[OS X TeX] "Hijacking" a thread

Alain Schremmer schremmer.alain at gmail.com
Tue Nov 4 12:27:27 CET 2008


On Nov 4, 2008, at 2:04 AM, Christopher Menzel wrote:

> Joseph C. Slater wrote:
>> Seriously. Stop using this thread. Start a new one. Sent an email  
>> to macosx-tex at email.esm.psu.edu to start one.
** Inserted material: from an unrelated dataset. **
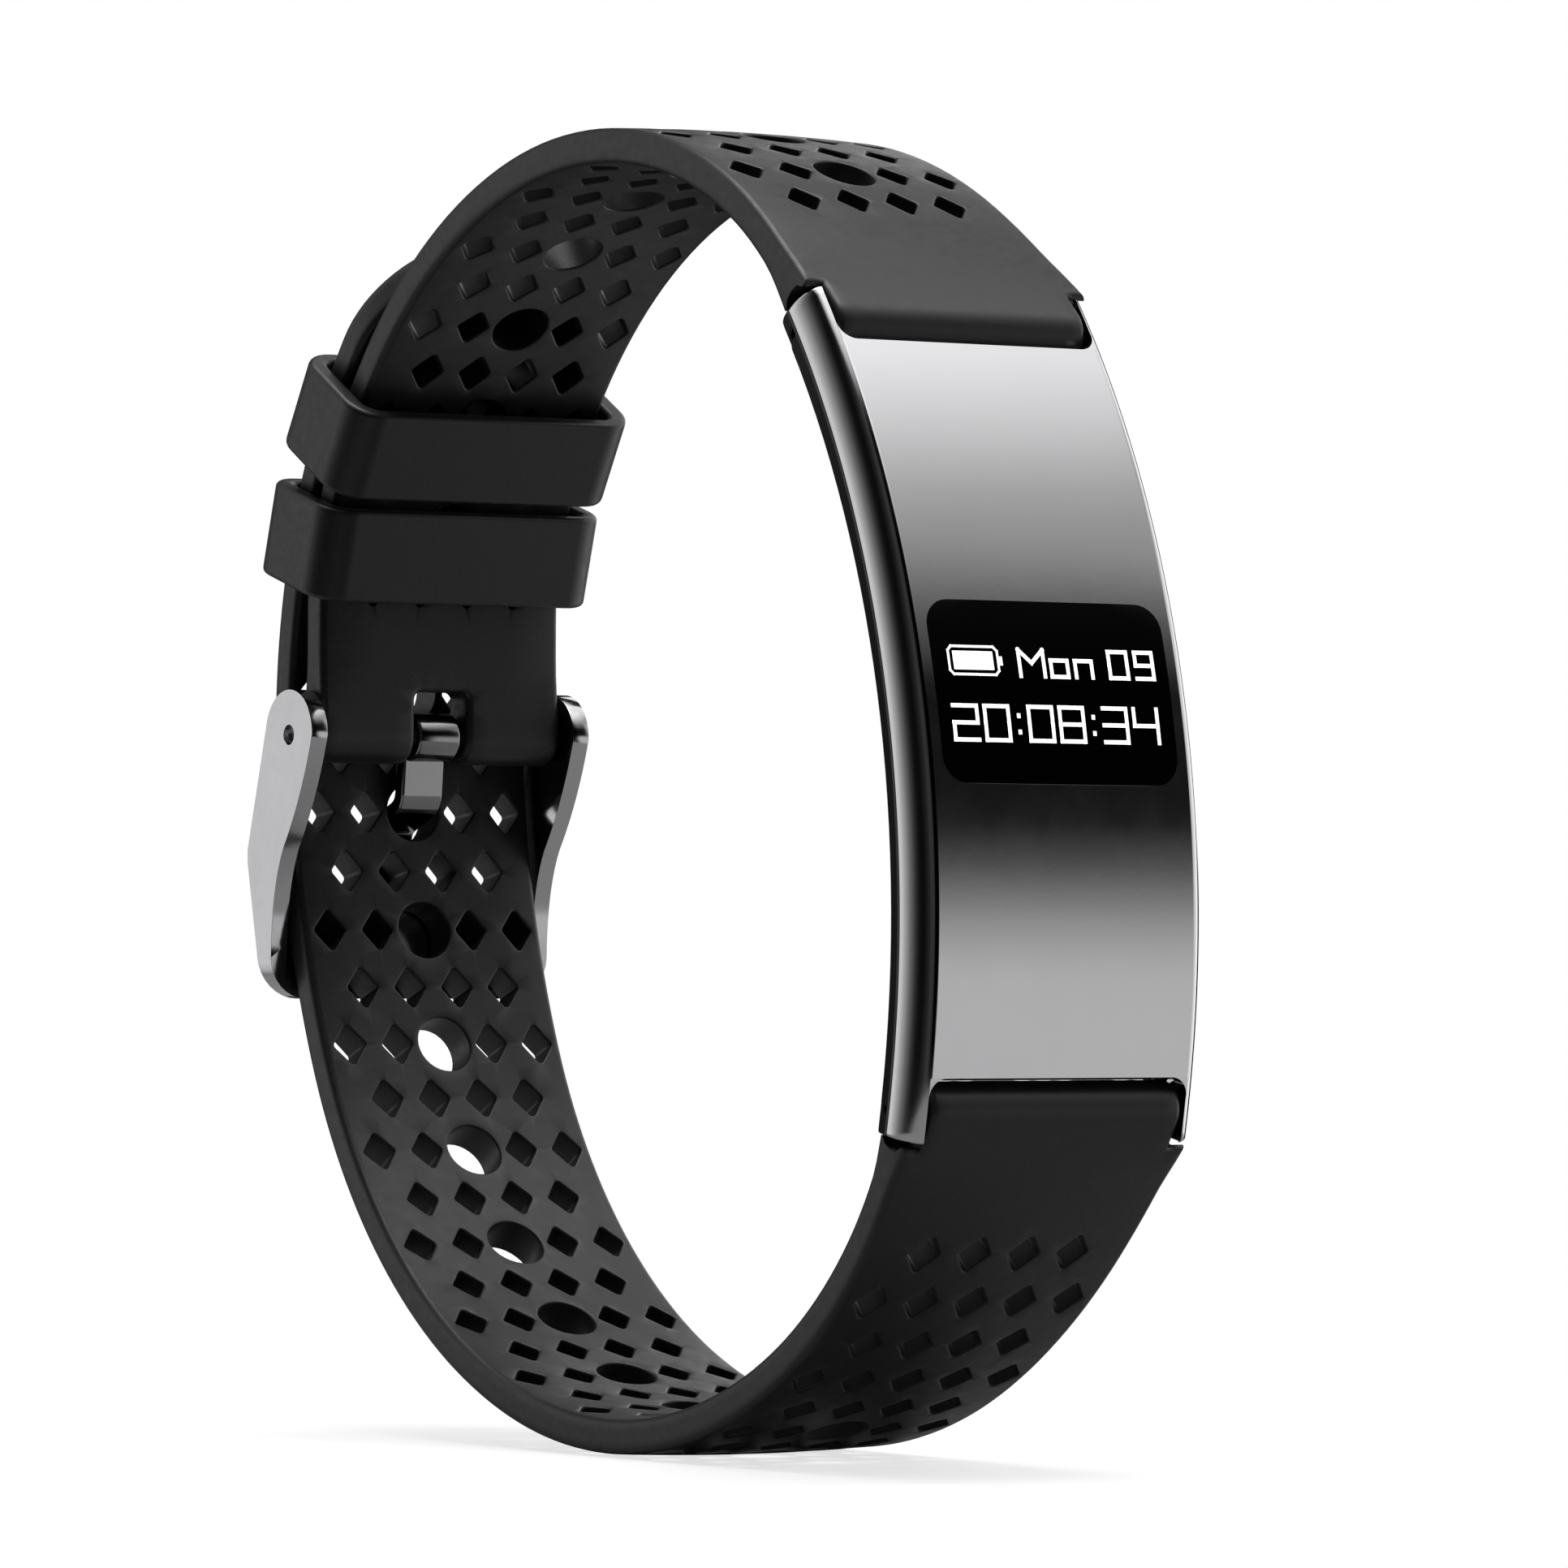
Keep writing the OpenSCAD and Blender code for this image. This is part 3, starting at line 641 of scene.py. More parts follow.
def stack(name, rings, close, place):
    """Skins same-length rings of (u, v, height), closed or capped; place maps them to row metres."""
    verts, faces = [], []
    n = len(rings[0])
    for ring in rings:
        verts += [place(*q) for q in ring]
    m = len(rings)
    for k in range(m if close else m - 1):
        a, b = k * n, ((k + 1) % m) * n
        for i in range(n):
            j = (i + 1) % n
            faces.append([a + i, a + j, b + j, b + i])
    if not close:
        faces.append(list(range(n))[::-1])
        faces.append(list(range((m - 1) * n, m * n)))
    return make(name, verts, faces, merge=0.001, smooth_deg=40)


def across(y, z, x):
    """Places a profile point at x."""
    return row(x, (y, z))


def plate(name, outline, x0, x1, r):
    """Flat plate across X with rounded edges; outline is a counter-clockwise profile loop."""
    q = quarter(r, 4)
    rings = [[(p[0], p[1], x0 + d) for p in offset_loop(outline, -o)] for o, d in q]
    rings += [[(p[0], p[1], x1 - d) for p in offset_loop(outline, -o)] for o, d in q[::-1]]
    return stack(name, rings, False, across)


# -------- keepers
# half width, length along the strap, walls over and beside the strap, corner radii and edge rounding
KEEP_HW, KEEP_L, KEEP_T, KEEP_WALL = 9.4, 5.4, 0.95, 1.15
KEEP_CR, KEEP_INNER_CR, KEEP_EDGE_R = 2.0, 0.9, 0.3
# height of the opening, and distance of its middle from the centre of the strap's arc
KEEP_GAP, KEEP_R = 6.0, 29.22


def keeper(name, a):
    """Loop round both straps at angle a of their arc."""
    n = vec(a)
    t = np.array([-n[1], n[0]])
    c = C2 + KEEP_R * n

    def place(u, x, h):
        return row(x, c + u * n + h * t)

    outer = rounded_rect(KEEP_GAP + 2 * KEEP_T, 2 * KEEP_HW, KEEP_CR)
    inner = rounded_rect(KEEP_GAP, 2 * (KEEP_HW - KEEP_WALL), KEEP_INNER_CR)
    q = quarter(KEEP_EDGE_R, 4)
    rings = []
    # along the outside from one end to the other, then back through the opening
    for loop, grow, sign in ((outer, -1, 1), (outer, -1, -1), (inner, 1, -1), (inner, 1, 1)):
        for o, d in q if grow * sign < 0 else q[::-1]:
            rings.append([(p[0], p[1], sign * (KEEP_L / 2 - d)) for p in offset_loop(loop, grow * o)])
    return stack(name, rings, True, place)


for name, a in (("upper_keeper", 30.5), ("lower_keeper", 16.8)):
    ob = keeper(name + "_loop", a)
    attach(ob, name)
    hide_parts(name)


# -------- buckle
TONGUE_W, TONGUE_T = 2.8, 0.9
EAR_HW, EAR_T, EAR_R = 9.35, 1.05, 2.6
# lower end of the frame, top of its crossbar, corner radii of its outline and of its opening
FRAME_LO, BAR_TOP = -9.95, -4.9
FRAME_CR, OPENING_CR = 2.4, 1.5
STRAP_GAP, RECESS_GAP, PIN_R, FRAME_BEVEL = 0.12, 0.25, 0.58, 0.2
# where the inner edge of the ears bends down to the frame
ELBOW = (38.15, -1.3)


def bez(a, b, c, t):
    a, b, c = np.array(a), np.array(b), np.array(c)
    return (1 - t) ** 2 * a + 2 * t * (1 - t) * b + t * t * c


def ear_outline():
    pts = [PIN + EAR_R * vec(a) for a in range(12, 181, 6)]
    pts += [bez(PIN - [EAR_R, 0], (36.1, 1.6), ELBOW, i / 12) for i in range(1, 12)]
    pts += [bez(ELBOW, (39.45, -3.6), (39.5, -7.6), i / 10) for i in range(0, 11)]
    outer_edge = ((39.6, FRAME_LO), (40.7, FRAME_LO), (41.1, -7.3), (42.2, -2.1), (42.2, -1.4))
    return pts + [np.array(q) for q in outer_edge]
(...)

I'll even start it  
>> for you.
>
> Well, maybe I'm more clueless than most, but I didn't have even an  
> inkling that Joseph Slater's curt message was targeting me until he  
> made an example of me (and also falsely accused me of top-posting  
> -- the ignominy!).  On the off chance that others might be equally  
> clueless, and as penance for my transgressions, let me use my  
> breach of netiquette as a "teaching moment" instead of a mere  
> object of scorn: To "hijack" a thread is to start what you *think*  
> is a new thread by *replying* to a message in an existing thread  
> and changing the Subject header instead of beginning a new message  
> that you explicitly address to the list yourself.  You might think  
> (as I did) that these are two paths to the same end, but the  
> problem is that, when you reply to a message in an existing thread,  
> an identifier is preserved in your message (in the usually hidden  
> "In-Reply-To" header) that points to the replied-to message, and  
> this identifier is used by mail clients capable of subject  
> threading (as most are) to reconstruct threads.  Hence, if you try  
> to start a new thread by replying to a message in an existing  
> thread, even if you supply a new Subject header, you succeed only  
> in super-gluing your completely irrelevant message, and all  
> followups to that message, to the existing thread -- the thread has  
> been hijacked.  Note this also affects the list archives, as the In- 
> Reply-To headers are used to construct threads for the archives as  
> well.
>
> I hope that's helpful to some folks.

Guilty as charged. In fact, I am a repeat offender.

But why would an identifier be hidden?